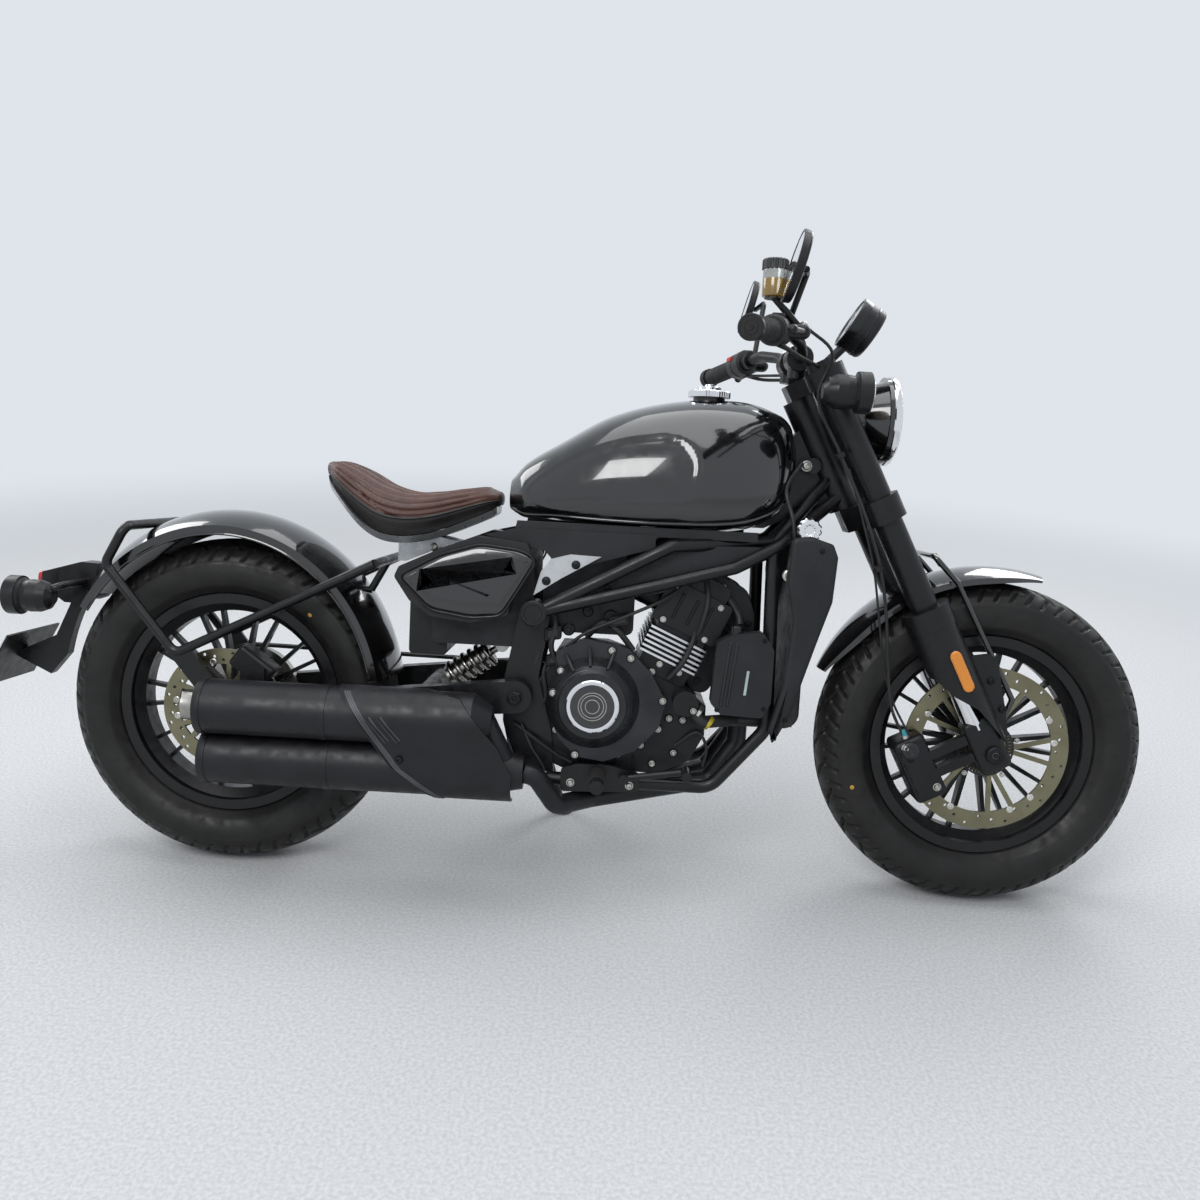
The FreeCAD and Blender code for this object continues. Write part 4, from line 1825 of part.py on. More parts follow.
# Handlebar and controls
def bar_points(side):
    """Centre line of one half of the handlebar."""
    return [
        V(BAR_CLAMP_X, 0, BAR_Z),
        V(BAR_CLAMP_X, side * 2 * RISER_PLANE, BAR_Z),
        V(BAR_KNEE_X, side * BAR_KNEE_PLANE, BAR_KNEE_Z),
        V(BAR_SHOULDER_X, side * BAR_SHOULDER_PLANE, BAR_SHOULDER_Z),
        V(BAR_END_X, side * BAR_END_PLANE, BAR_END_Z),
    ]


def handlebar():
    """Wide bar on two risers."""
    line = list(reversed(bar_points(-1)))[:-1] + bar_points(1)[1:]
    pieces = [bent_tube(line, BAR_RADIUS, BAR_BEND)]
    for side in (-1, 1):
        foot = on_stem(UPPER_YOKE_LOW + UPPER_YOKE_TALL + SEAT_GAP, 0, side * RISER_PLANE)
        top = V(BAR_CLAMP_X, side * RISER_PLANE, BAR_Z)
        pieces.append(rod(foot + (top - foot).normalize() * RISER_LIFT, top, RISER_RADIUS))
        clamp = RISER_RADIUS + RISER_LIP
        pieces.append(cross_bar(BAR_CLAMP_X, BAR_Z, RISER_RADIUS + BAR_RADIUS / 2,
                                side * (RISER_PLANE - clamp), side * (RISER_PLANE + clamp)))
    floor = block(on_fork(UPPER_YOKE_LOW + UPPER_YOKE_TALL / 2 + SEAT_GAP, YOKE_AHEAD), FORK_AHEAD,
                  YOKE_DEEP + OVERRUN, 4 * FORK_HALF_SPACING, UPPER_YOKE_TALL)
    return joined(pieces).cut(floor)


def grip_line(side):
    """End of the bar and the direction from it back along the bar."""
    points = bar_points(side)
    return points[-1], (points[-2] - points[-1]).normalize()


def grips():
    """Rubber grips with round end weights."""
    pieces = []
    for side in (-1, 1):
        end, inward = grip_line(side)
        sleeve = rod(end, end + inward * GRIP_LONG, GRIP_RADIUS)
        core = rod(end - inward * SEAT_GAP, end + inward * (GRIP_LONG + OVERRUN), BAR_RADIUS + SEAT_GAP)
        weight = rod(end - inward * SEAT_GAP, end - inward * (WEIGHT_THICK + SEAT_GAP), WEIGHT_RADIUS)
        skirt = rod(end - inward * WEIGHT_THICK, end, GRIP_RADIUS)
        pieces.append(joined([sleeve, skirt, weight]).cut(core))
    return Part.makeCompound(pieces)


def hand_controls():
    """Switch housings with brake and clutch levers, and the brake fluid reservoir."""
    pieces = []
    for side in (-1, 1):
        end, inward = grip_line(side)
        start = end + inward * (GRIP_LONG + SEAT_GAP)
        core = rod(start - inward * OVERRUN, start + inward * (SWITCH_LONG + 2 * OVERRUN),
                   BAR_RADIUS + SEAT_GAP)
        housing = rod(start, start + inward * SWITCH_LONG, SWITCH_RADIUS)
        ahead = V(1, 0, 0)
        perch = start + inward * SWITCH_LONG / 2
        pivot = perch + ahead * LEVER_AHEAD * LEVER_PIVOT_SHARE
        tip = end + ahead * LEVER_AHEAD
        body = rod(perch, pivot, MASTER_RADIUS)
        blade = rod(pivot, tip, LEVER_RADIUS)
        shapes = [housing, body, blade, ball(tip, LEVER_BALL), ball(pivot, MASTER_RADIUS)]
        if side < 0:
            foot = pivot
            base = pivot + V(-RESERVOIR_BACK, 0, RESERVOIR_RISE)
            shapes.append(rod(foot, base, RESERVOIR_STEM))
            shapes.append(rod(base, base + V(0, 0, RESERVOIR_TALL), RESERVOIR_RADIUS))
        pieces.append(joined(shapes).cut(core))
    return Part.makeCompound(pieces)


def mirrors():
    """Round mirrors on stems from the bar."""
    tilt = math.radians(MIRROR_TILT_DEGREES)
    facing = V(-math.cos(tilt), 0, math.sin(tilt))
    pieces = []
    for side in (-1, 1):
        end, inward = grip_line(side)
        height = MIRROR_Z + MIRROR_LEFT_RISE * (side + 1) / 2
        centre = V(MIRROR_X, side * MIRROR_PLANE, height)
        back = centre - facing * MIRROR_THICK
        disc = rod(back, centre, MIRROR_RADIUS)
        disc = disc.makeFillet(MIRROR_ROUND, disc.Edges)
        clamp_at = end + inward * (GRIP_LONG + SWITCH_LONG + 2 * SEAT_GAP)
        clamp = rod(clamp_at, clamp_at + inward * 2 * BAR_RADIUS, MIRROR_CLAMP)
        core = rod(clamp_at - inward * OVERRUN, clamp_at + inward * (2 * BAR_RADIUS + OVERRUN),
                   BAR_RADIUS + SEAT_GAP)
        clamp_mid = clamp_at + inward * BAR_RADIUS
        shoulder = V(MIRROR_STEM_X, side * (MIRROR_PLANE - MIRROR_RADIUS), height)
        stem = bent_tube([clamp_mid + V(BAR_RADIUS, 0, BAR_RADIUS), shoulder,
                          back + V(MIRROR_STEM / 2, 0, 0) - facing * MIRROR_STEM], MIRROR_STEM, BAR_RADIUS)
        neck = rod(back + V(MIRROR_STEM / 2, 0, 0) - facing * MIRROR_STEM, centre - facing * MIRROR_BED,
                   MIRROR_STEM)
        pieces.append(joined([disc, stem, neck, clamp.cut(core)]))
    return Part.makeCompound(pieces)


def headlight():
    """Round headlight bowl on an arm from the upper yoke."""
    bowl = spun([(HEADLIGHT_RADIUS * out, HEADLIGHT_DEEP * ahead) for out, ahead in HEADLIGHT_SHARES],
                V(HEADLIGHT_X - HEADLIGHT_DEEP, 0, HEADLIGHT_Z), V(1, 0, 0))
    face = on_fork(UPPER_YOKE_LOW + UPPER_YOKE_TALL / 2, YOKE_AHEAD + YOKE_DEEP / 2 + SEAT_GAP)
    arm = rod(face, V(HEADLIGHT_X - HEADLIGHT_DEEP / 2, 0, HEADLIGHT_Z), HEADLIGHT_ARM)
    behind = block(on_fork(UPPER_YOKE_LOW, YOKE_AHEAD + SEAT_GAP), FORK_AHEAD, YOKE_DEEP,
                   4 * FORK_HALF_SPACING, YOKE_DEEP)
    return joined([bowl, arm]).cut(behind)


def instrument():
    """Round instrument pod on an arm from the upper yoke."""
    tilt = math.radians(POD_TILT_DEGREES)
    facing = V(-math.cos(tilt), 0, math.sin(tilt))
    centre = V(POD_X, 0, POD_Z)
    pod = rod(centre - facing * POD_DEEP / 2, centre + facing * POD_DEEP / 2, POD_RADIUS)
    pod = pod.makeFillet(POD_ROUND, pod.Edges)
    foot = on_fork(UPPER_YOKE_LOW + UPPER_YOKE_TALL + SEAT_GAP, POD_ARM)
    arm = rod(foot, centre, POD_ARM)
    floor = block(on_fork(UPPER_YOKE_LOW + UPPER_YOKE_TALL / 2 + SEAT_GAP, YOKE_AHEAD), FORK_AHEAD,
                  YOKE_DEEP + OVERRUN, 4 * FORK_HALF_SPACING, UPPER_YOKE_TALL)
    return joined([pod, arm]).cut(floor)


def front_indicators():
    """Indicators beside the upper yoke."""
    pieces = []
    for side in (-1, 1):
        back = V(FRONT_CUP_X - CUP_DEEP, side * FRONT_CUP_PLANE, FRONT_CUP_Z)
        cup = lamp_cup(back, V(1, 0, 0))
        up = UPPER_YOKE_LOW - 2 * STALK_RADIUS - YOKE_WALL
        leg = on_fork(up, 0, side * FORK_HALF_SPACING)
        stalk = rod(leg, V(leg.x, side * FRONT_CUP_PLANE, leg.z), STALK_RADIUS)
        link = rod(V(leg.x, side * FRONT_CUP_PLANE, leg.z),
                   V(FRONT_CUP_X - CUP_DEEP / 2, side * FRONT_CUP_PLANE, FRONT_CUP_Z), STALK_RADIUS)
        knee = ball(V(leg.x, side * FRONT_CUP_PLANE, leg.z), STALK_RADIUS)
        plane = side * FORK_HALF_SPACING
        tube = rod(on_fork(0, 0, plane), on_fork(FORK_TUBE_TOP, 0, plane), FORK_TUBE + SEAT_GAP)
        shape = joined([cup, stalk, link, knee]).cut(tube)
        pieces.append(max(shape.Solids, key=lambda solid: solid.Volume))
    return Part.makeCompound(pieces)


def main():
    """Write every piece, leaned on to its stand."""
    os.makedirs("parts", exist_ok=True)
    pieces = {}
    pieces.update(front_wheel())
    pieces.update(rear_wheel())
    pieces["swingarm"] = swingarm()
    pieces["rear_axle"] = rear_axle()
    pieces["rear_shock"] = rear_shock()
    pieces["rear_caliper"] = rear_caliper()
    pieces["steering_head"] = steering_head()
    pieces["trellis_right"] = trellis(-1)
    pieces["trellis_left"] = trellis(1)
    pieces["cradle_right"] = cradle(-1)
    pieces["cradle_left"] = cradle_left()
    pieces["side_stand"] = side_stand()
    pieces["crankcase"] = crankcase()
    pieces["cylinder_block"] = cylinder_block()
    pieces["clutch_cover"] = clutch_cover()
    pieces["drive_belt"] = drive_belt()
    pieces["intake"] = intake()
    pieces["coolant_hose"] = coolant_hose()
    pieces["exhaust_pipes"] = exhaust_pipes()
    pieces["mufflers"] = mufflers()
    pieces["muffler_cover"] = muffler_cover()
    pieces["radiator"] = radiator()
    pieces["radiator_shroud"] = radiator_shroud()
    pieces["coolant_tank"] = coolant_tank()
    pieces["fuel_tank"] = fuel_tank()
    pieces["filler_cap"] = filler_cap()
    pieces["seat_pad"] = seat_pad()
    pieces["seat_pan"] = seat_pan()
    pieces["battery_box"] = battery_box()
    pieces["side_covers"] = side_covers()
    pieces["side_panels"] = side_panels()
    pieces["bracket_plates"] = bracket_plates()
    pieces["rear_fender"] = rear_fender()
    pieces["fender_struts"] = fender_struts()
    pieces["tail_bracket"] = tail_bracket()
    pieces["rear_lamps"] = rear_lamps()
    pieces["foot_controls"] = foot_controls()
    pieces["yokes"] = yokes()
    pieces["fork_leg_right"] = fork_leg(-1)
    pieces["fork_leg_left"] = fork_leg(1)
    pieces["front_axle"] = front_axle()
    pieces["front_caliper"] = front_caliper()
    pieces["front_fender"] = front_fender()
    pieces["handlebar"] = handlebar()
    pieces["grips"] = grips()
    pieces["hand_controls"] = hand_controls()
    pieces["mirrors"] = mirrors()
    pieces["headlight"] = headlight()
    pieces["instrument"] = instrument()
    pieces["front_indicators"] = front_indicators()
    lean = place_leaned()
    for name, shape in pieces.items():
        shape.Placement = lean.multiply(shape.Placement)
        shape.exportStep("parts/" + name + ".step")


if __name__ == "__main__":
    main()
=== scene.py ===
import cmath
import math

import bpy
import bmesh
from mathutils import Matrix, Vector, noise
from mathutils.bvhtree import BVHTree


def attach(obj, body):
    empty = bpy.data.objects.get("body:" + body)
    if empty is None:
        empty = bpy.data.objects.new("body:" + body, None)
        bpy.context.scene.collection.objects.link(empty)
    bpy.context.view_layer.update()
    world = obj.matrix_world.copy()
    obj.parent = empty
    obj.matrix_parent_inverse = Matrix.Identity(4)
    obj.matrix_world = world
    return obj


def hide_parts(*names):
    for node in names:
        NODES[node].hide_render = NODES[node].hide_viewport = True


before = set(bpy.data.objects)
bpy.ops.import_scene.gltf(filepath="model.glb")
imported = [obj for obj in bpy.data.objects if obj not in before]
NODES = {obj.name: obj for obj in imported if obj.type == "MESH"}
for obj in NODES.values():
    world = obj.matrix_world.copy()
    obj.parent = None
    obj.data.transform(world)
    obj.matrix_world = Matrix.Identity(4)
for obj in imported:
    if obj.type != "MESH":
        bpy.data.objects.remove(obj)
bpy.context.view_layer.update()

# Stance of the parked machine. Pieces are drawn upright in millimetres and leaned on to the stand.
MM = 0.001
LEAN = math.radians(10.0)
REAR_RADIUS = 323.0
REAR_CROWN = 88.0
FRONT_RADIUS = 320.0
FRONT_CROWN = 75.0
WHEELBASE = 1485.0
RAKE = math.radians(27.5)
AXLE_LEAD = 8.0
RISE = REAR_CROWN + (REAR_RADIUS - REAR_CROWN) * math.cos(LEAN)
FRONT_RISE = FRONT_CROWN + (FRONT_RADIUS - FRONT_CROWN) * math.cos(LEAN)
FRONT_AXLE_Z = REAR_RADIUS + (FRONT_RISE - RISE) / math.cos(LEAN)
SIDE_STEP = (REAR_RADIUS - REAR_CROWN) * math.sin(LEAN)
PARK = (Matrix.Translation((0, SIDE_STEP * MM, RISE * MM)) @ Matrix.Rotation(-LEAN, 4, "X")
        @ Matrix.Scale(MM, 4) @ Matrix.Translation((0, 0, -REAR_RADIUS)))
UNPARK = PARK.inverted()
REAR_AXLE = Vector((0, 0, REAR_RADIUS))
FRONT_AXLE = Vector((WHEELBASE, 0, FRONT_AXLE_Z))
FORK_UP = Vector((-math.sin(RAKE), 0, math.cos(RAKE)))
FORK_AHEAD = Vector((math.cos(RAKE), 0, math.sin(RAKE)))
FORK_FOOT = FRONT_AXLE - FORK_AHEAD * AXLE_LEAD
ACROSS = Vector((0, 1, 0))
AHEAD, BACK, RIGHT, UP = (1, 0, 0), (-1, 0, 0), (0, -1, 0), (0, 0, 1)


def on_fork(up, ahead=0.0, side=0.0):
    """Point along the fork, ahead of the legs' line and out to one side."""
    return FORK_FOOT + FORK_UP * up + FORK_AHEAD * ahead + ACROSS * side


def around(reach, turn, side=0.0):
    """Offset at a turn round an axle that lies across."""
    return Vector((reach * math.cos(turn), side, reach * math.sin(turn)))


def facing_back(angle):
    """Way a face looks that is tipped up from straight back by some degrees."""
    turn = math.radians(angle)
    return Vector((-math.cos(turn), 0, math.sin(turn)))


# Camera
CAMERA_PLACE = (0.7509, -1.9074, 1.1396)
PITCH, YAW, ROLL = (math.radians(angle) for angle in (16.39, -0.88, -2.86))


def make_camera():
    """View from the photograph's place."""
    data = bpy.data.cameras.new("view")
    camera = bpy.data.objects.new("view", data)
    bpy.context.scene.collection.objects.link(camera)
    camera.matrix_world = (Matrix.Translation(CAMERA_PLACE) @ Matrix.Rotation(-YAW, 4, "Z")
                           @ Matrix.Rotation(math.pi / 2 - PITCH, 4, "X") @ Matrix.Rotation(-ROLL, 4, "Z"))
    data.sensor_width = 36.0
    data.lens = 31.2
    data.clip_end = 100.0
    bpy.context.scene.camera = camera


make_camera()


# Materials
BROAD = 14.0


def shader(name):
    """New material with its principled shader."""
    made = bpy.data.materials.new(name)
    made.use_nodes = True
    return made, made.node_tree, made.node_tree.nodes["Principled BSDF"]


def wire(tree, node, sockets):
    """Link or set a node's inputs, by name or number."""
    for key, value in sockets.items():
        if isinstance(value, bpy.types.NodeSocket):
            tree.links.new(value, node.inputs[key])
        else:
            node.inputs[key].default_value = value
    return node


def add_node(tree, kind, sockets=()):
    """New shader node with its inputs linked or set."""
    return wire(tree, tree.nodes.new("ShaderNode" + kind), dict(sockets))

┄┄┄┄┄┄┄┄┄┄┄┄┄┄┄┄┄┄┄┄

§ **The task**
In the listing above, locate the line with "lean = place_leaned()" and the line with "for node in", then extract exactly those lines and every line between them, and nothing more.

§ **Result of this task**
    lean = place_leaned()
    for name, shape in pieces.items():
        shape.Placement = lean.multiply(shape.Placement)
        shape.exportStep("parts/" + name + ".step")


if __name__ == "__main__":
    main()
=== scene.py ===
import cmath
import math

import bpy
import bmesh
from mathutils import Matrix, Vector, noise
from mathutils.bvhtree import BVHTree


def attach(obj, body):
    empty = bpy.data.objects.get("body:" + body)
    if empty is None:
        empty = bpy.data.objects.new("body:" + body, None)
        bpy.context.scene.collection.objects.link(empty)
    bpy.context.view_layer.update()
    world = obj.matrix_world.copy()
    obj.parent = empty
    obj.matrix_parent_inverse = Matrix.Identity(4)
    obj.matrix_world = world
    return obj


def hide_parts(*names):
    for node in names:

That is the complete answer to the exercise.